Le gouvernement haïtien finit par prendre ombrage de l’attitude des Guadeloupéens et des Martiniquais, la gestion de ces immigrés à la fois semblables et différents et si opportunistes lui pose  problème et  il tente la coercition en refusant aux étrangers les patentes nécessaires à l’exercice de leur profession. En 1865, le président haïtien Fabre Geffard dit craindre l’envahissement de son pays par des hommes de couleur étrangers qui refuseraient de se faire naturaliser tout en concurrençant sur leur propre sol les Haïtiens. Le consul général de France lui oppose l’argument faisant des Guadeloupéens le moteur du développement de l’industrie et du progrès social.

 

Mais aujourd’hui de nombreux spécialistes démontrent que les Guadeloupéens, les Martiniquais et autres étrangers, qui ont dominé tout au long du XIXe siècle l’économie haïtienne, ont exercé  « une influence fondamentalement négative sur le développement de la République noire.» Pour l’historienne Brenda Gayle Plummer, « loin de contribuer à la prospérité du pays, la concurrence étrangère a en fait durablement ancré l’économie haïtienne dans la dépendance et le sous-développement ».

 

Philippe Zacaïr a le mérite d’initier une recherche sur la présence des Guadeloupéens et des Martiniquais en Haïti, au cours du XIXe siècle, recherche qui devrait notamment permettre de définir leur rôle dans la construction de la République noire naissante. Selon l’historien s’intéresser à cet épisode de l’histoire pourrait permettre également de « mieux saisir la complexité de la réception d’Haïti chez les populations d’ascendance africaine du bassin des Caraïbes ».

 

La contribution de Philippe Zacaïr peut être lue en entier sur internet : Immigrés guadeloupéens et martiniquais en Haïti dans le regard des consuls français (1848-1900)

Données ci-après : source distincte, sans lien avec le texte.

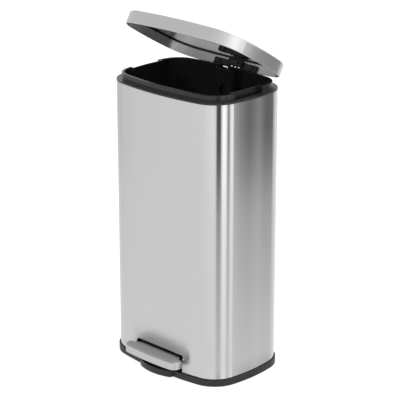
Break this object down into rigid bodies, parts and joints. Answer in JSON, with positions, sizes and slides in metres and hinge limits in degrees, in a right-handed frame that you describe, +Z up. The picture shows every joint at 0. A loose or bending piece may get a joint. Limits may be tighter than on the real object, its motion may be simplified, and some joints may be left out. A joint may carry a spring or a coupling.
{
  "type": "pedal trash can",
  "caption": "Rectangular steel pedal bin with bowed walls, lift-out bucket, hinged lid held partly open, foot pedal and push-rod linkage.",
  "frame": {"origin": "on the floor under the middle of the casing, at the face of the middle rubber foot", "axes": "+Z up, +X to the object's own right hand as seen from the pedal side, the pedal points along -Y"},
  "size_m": [0.3364, 0.2798, 0.7583],
  "materials": {
    "casing_steel": "satin stainless sheet, fine upright grain",
    "liner_steel": "plain stainless sheet",
    "bright_steel": "zinc-plated steel",
    "base_plastic": "charcoal moulded plastic, fine matt",
    "bucket_plastic": "charcoal moulded plastic",
    "black_plastic": "black moulded plastic",
    "nylon": "natural nylon",
    "foot_rubber": "black rubber"
  },
  "bodies": {
    "casing": {"outer_shell": "casing_steel", "base_ring": "base_plastic", "base_plate": "base_plastic", "base_screws": "bright_steel", "rubber_feet": "foot_rubber", "top_frame": "base_plastic", "inner_bucket": "bucket_plastic", "hinge_blocks": "black_plastic", "hinge_pin": "bright_steel", "hinge_screws": "bright_steel", "rod_channel": "black_plastic", "rod_guides": "black_plastic", "guide_screws": "bright_steel", "damper_cylinder": "bright_steel", "bearing_stands": "black_plastic", "axle_bushes": "nylon", "stop_pad": "foot_rubber"},
    "lid": {"lid_skirt": "casing_steel", "lid_top": "casing_steel", "lid_seal": "black_plastic", "lid_liner": "liner_steel", "lid_bracket": "black_plastic", "bracket_screws": "bright_steel", "crank_pin": "bright_steel"},
    "push_rod_set": {"push_rod": "bright_steel", "rod_yoke": "black_plastic", "rod_foot": "black_plastic", "damper_clip": "black_plastic", "damper_rod": "bright_steel"},
    "pedal": {"pedal_cap": "casing_steel", "pedal_core": "base_plastic", "pedal_lever": "bright_steel", "pedal_rivets": "bright_steel", "pedal_axle": "bright_steel", "axle_clips": "bright_steel"}
  },
  "joints": [
    {"name": "lid_hinge", "type": "hinge", "parent": "casing", "child": "lid", "pos_m": [0, 0.116, 0.6175], "axis": [-1, 0, 0], "range_deg": [-30.4, 44.6]},
    {"name": "push_rod_slide", "type": "slide", "parent": "casing", "child": "push_rod_set", "axis": [0, 0, 1], "range_m": [-0.00791, 0.01159]},
    {"name": "pedal_pivot", "type": "hinge", "parent": "casing", "child": "pedal", "pos_m": [0, -0.04, 0.0235], "axis": [1, 0, 0], "range_deg": [-3.21, 4.7]}
  ],
  "couplings": [
    {"joint": "push_rod_slide", "follows": "lid_hinge", "m_per_rad": 0.014882},
    {"joint": "pedal_pivot", "follows": "lid_hinge", "ratio": 0.10526}
  ]
}
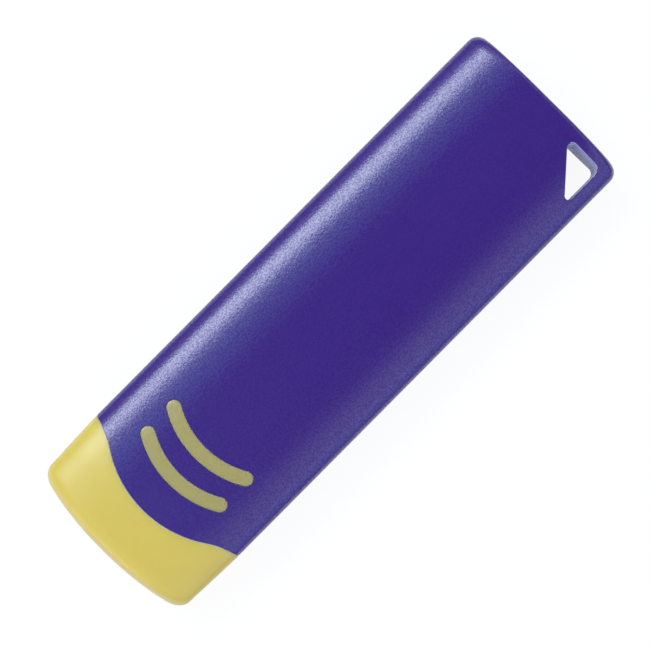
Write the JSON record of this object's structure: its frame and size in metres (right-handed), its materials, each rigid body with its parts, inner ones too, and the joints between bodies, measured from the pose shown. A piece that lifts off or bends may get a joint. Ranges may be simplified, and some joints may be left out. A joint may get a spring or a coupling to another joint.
{
  "type": "plastic eraser",
  "caption": "Flat hand-held eraser: a soft yellow block in a crowned blue casing with a wavy mouth, arc windows and a triangular strap hole.",
  "frame": {"origin": "middle of the box's lowest face, so the back rests on the ground plane", "axes": "+X along the length from the eraser's tip to the strap hole, +Y across, +Z out of the front"},
  "size_m": [0.0816, 0.0258, 0.0094],
  "materials": {
    "case_blue": "satin moulded ABS, violet blue with a fine spark texture",
    "eraser_yellow": "satin translucent elastomer, pale yellow"
  },
  "bodies": {
    "root": {"front_shell": "case_blue", "rear_shell": "case_blue", "eraser_block": "eraser_yellow"}
  },
  "joints": []
}
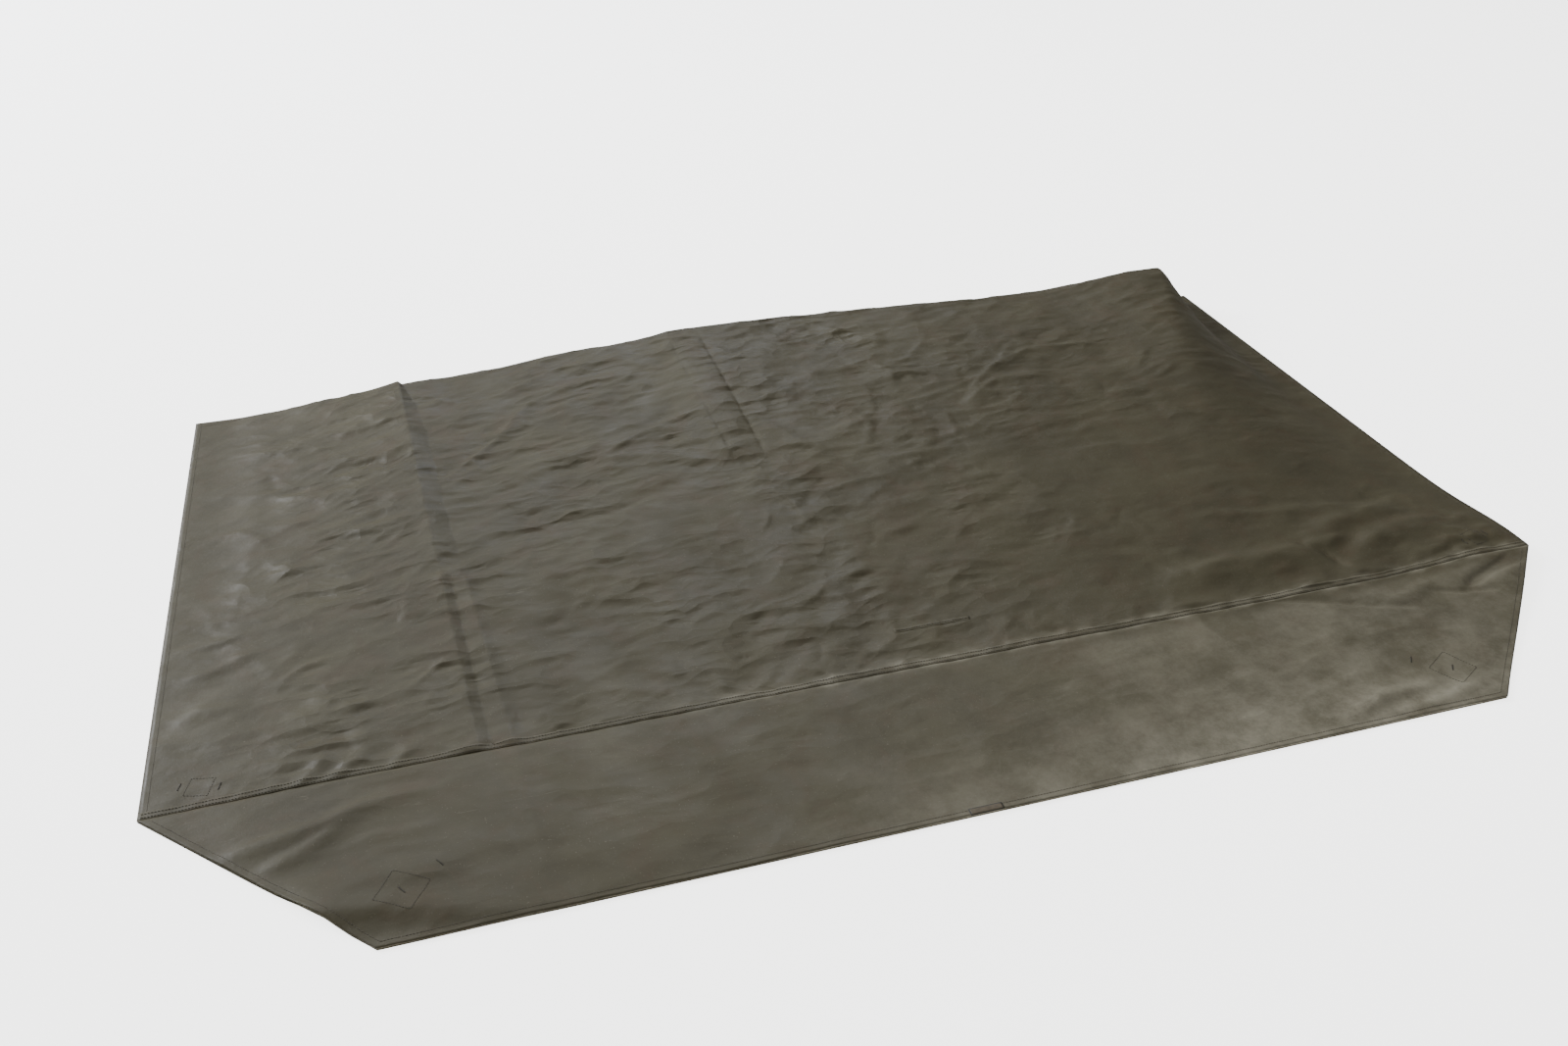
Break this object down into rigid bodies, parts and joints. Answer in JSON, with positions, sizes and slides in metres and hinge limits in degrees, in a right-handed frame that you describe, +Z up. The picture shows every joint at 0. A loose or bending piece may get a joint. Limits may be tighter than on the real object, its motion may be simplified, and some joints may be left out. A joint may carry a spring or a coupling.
{
  "type": "two-person bivouac sack",
  "caption": "Flat-lying emergency bivouac sack of coated cloth: a wide envelope, open along one long side, where each wall ends in a mitred skirt to sit on.",
  "frame": {"origin": "middle of the outline's bounding box, on the ground under the sack", "axes": "+X along the ridge, from the left end to the right end as seen from the mouth; +Y from the mouth to the ridge; +Z up"},
  "size_m": [2.4, 1.5432, 0.1048],
  "materials": {
    "coated_nylon": "worn olive coated nylon with a soft sheen",
    "nylon_tape": "woven olive tape",
    "label_tape": "blank woven tan label"
  },
  "bodies": {
    "sack": {"left_end_seam": "coated_nylon", "lower_corner_left_patch": "coated_nylon", "lower_corner_left_tape": "nylon_tape", "lower_corner_right_patch": "coated_nylon", "lower_corner_right_tape": "nylon_tape", "lower_left_hem": "coated_nylon", "lower_mouth_hem": "coated_nylon", "lower_right_hem": "coated_nylon", "lower_skirt": "coated_nylon", "lower_skirt_left_patch": "coated_nylon", "lower_skirt_left_tape": "nylon_tape", "lower_skirt_right_patch": "coated_nylon", "lower_skirt_right_tape": "nylon_tape", "lower_skirt_seam": "coated_nylon", "lower_wall": "coated_nylon", "mend_strip": "coated_nylon", "ridge_seam": "coated_nylon", "right_end_seam": "coated_nylon", "upper_corner_left_patch": "coated_nylon", "upper_corner_left_tape": "nylon_tape", "upper_corner_right_patch": "coated_nylon", "upper_corner_right_tape": "nylon_tape", "upper_skirt_seam": "coated_nylon", "upper_wall": "coated_nylon"},
    "upper_skirt": {"hem_label": "label_tape", "upper_left_hem": "coated_nylon", "upper_mouth_hem": "coated_nylon", "upper_right_hem": "coated_nylon", "upper_skirt": "coated_nylon", "upper_skirt_left_patch": "coated_nylon", "upper_skirt_left_tape": "nylon_tape", "upper_skirt_right_patch": "coated_nylon", "upper_skirt_right_tape": "nylon_tape"}
  },
  "joints": [
    {"name": "upper_skirt_fold", "type": "hinge", "parent": "sack", "child": "upper_skirt", "pos_m": [0, -0.4435, 0.0111], "axis": [-1, 0, 0], "range_deg": [0, 165]}
  ]
}
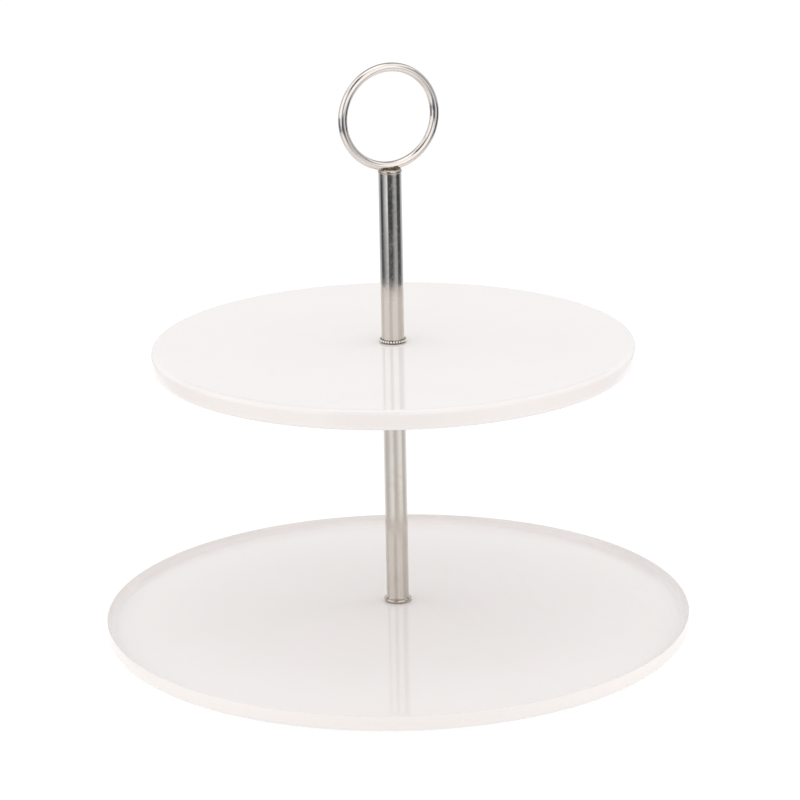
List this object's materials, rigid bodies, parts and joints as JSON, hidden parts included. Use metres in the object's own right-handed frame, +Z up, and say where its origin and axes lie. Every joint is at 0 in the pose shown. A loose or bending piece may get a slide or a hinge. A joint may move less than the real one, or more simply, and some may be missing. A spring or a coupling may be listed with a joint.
{
  "type": "tiered cake stand",
  "caption": "Tiered cake stand: round polished stone plates on a slim steel tube post with a wire ring handle that unscrews to free the upper plate.",
  "frame": {"origin": "on the axis of the post, level with the bottom of the feet", "axes": "+Z up along the post; the ring handle lies in the XZ plane"},
  "size_m": [0.3, 0.3, 0.2966],
  "materials": {
    "white_stone": "polished",
    "polished_steel": "polished",
    "plated_steel": "zinc plated",
    "braze": "heat tinted",
    "soft_washer": "matt",
    "nylon": "matt",
    "feet_rubber": "matt"
  },
  "bodies": {
    "base": {"lower_plate": "white_stone", "rubber_feet": "feet_rubber", "base_gasket": "soft_washer", "lower_gasket": "soft_washer", "lower_collar": "polished_steel", "lower_tube": "polished_steel", "lower_tube_foot_plug": "plated_steel", "lower_tube_head_plug": "plated_steel", "joining_stud": "plated_steel"},
    "upper_tier": {"upper_plate": "white_stone", "seat_washer": "nylon"},
    "collar": {"beaded_collar": "polished_steel", "upper_gasket": "soft_washer"},
    "handle": {"upper_tube": "polished_steel", "upper_tube_plug": "plated_steel", "handle_cap": "polished_steel", "handle_braze": "braze", "ring_handle": "polished_steel"},
    "washer": {"base_washer": "plated_steel"},
    "screw": {"base_screw": "plated_steel"}
  },
  "joints": [
    {"name": "upper_tier_turn", "type": "hinge", "parent": "base", "child": "upper_tier", "pos_m": [0, 0, 0.149], "axis": [0, 0, 1], "continuous": true},
    {"name": "handle_rise", "type": "slide", "parent": "base", "child": "collar", "axis": [0, 0, 1], "range_m": [0, 0.01]},
    {"name": "handle_turn", "type": "hinge", "parent": "collar", "child": "handle", "pos_m": [0, 0, 0.1548], "axis": [0, 0, 1], "range_deg": [0, 3600]},
    {"name": "base_screw_drop", "type": "slide", "parent": "base", "child": "washer", "axis": [0, 0, -1], "range_m": [0, 0.009]},
    {"name": "base_screw_turn", "type": "hinge", "parent": "washer", "child": "screw", "pos_m": [0, 0, 0.0074], "axis": [0, 0, -1], "range_deg": [0, 3240]}
  ],
  "couplings": [
    {"joint": "handle_turn", "follows": "handle_rise", "rad_per_m": 6283.2},
    {"joint": "base_screw_turn", "follows": "base_screw_drop", "rad_per_m": 6283.2}
  ]
}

https://www.erudit.org/fr/revues/bshg/2009-n154-bshg02574/1036848ar.pdf

 

Marie-Noëlle RECOQUE  DESFONTAINES

Commentaires

Georges Noel COLDOLD | 22/05/2020 - 14:21 :
Beaucoup de ceux qui considèrent les immigrés haïtiens comme des envahisseurs ou les traitent avec condescendance, devraient connaître cette page d'histoire.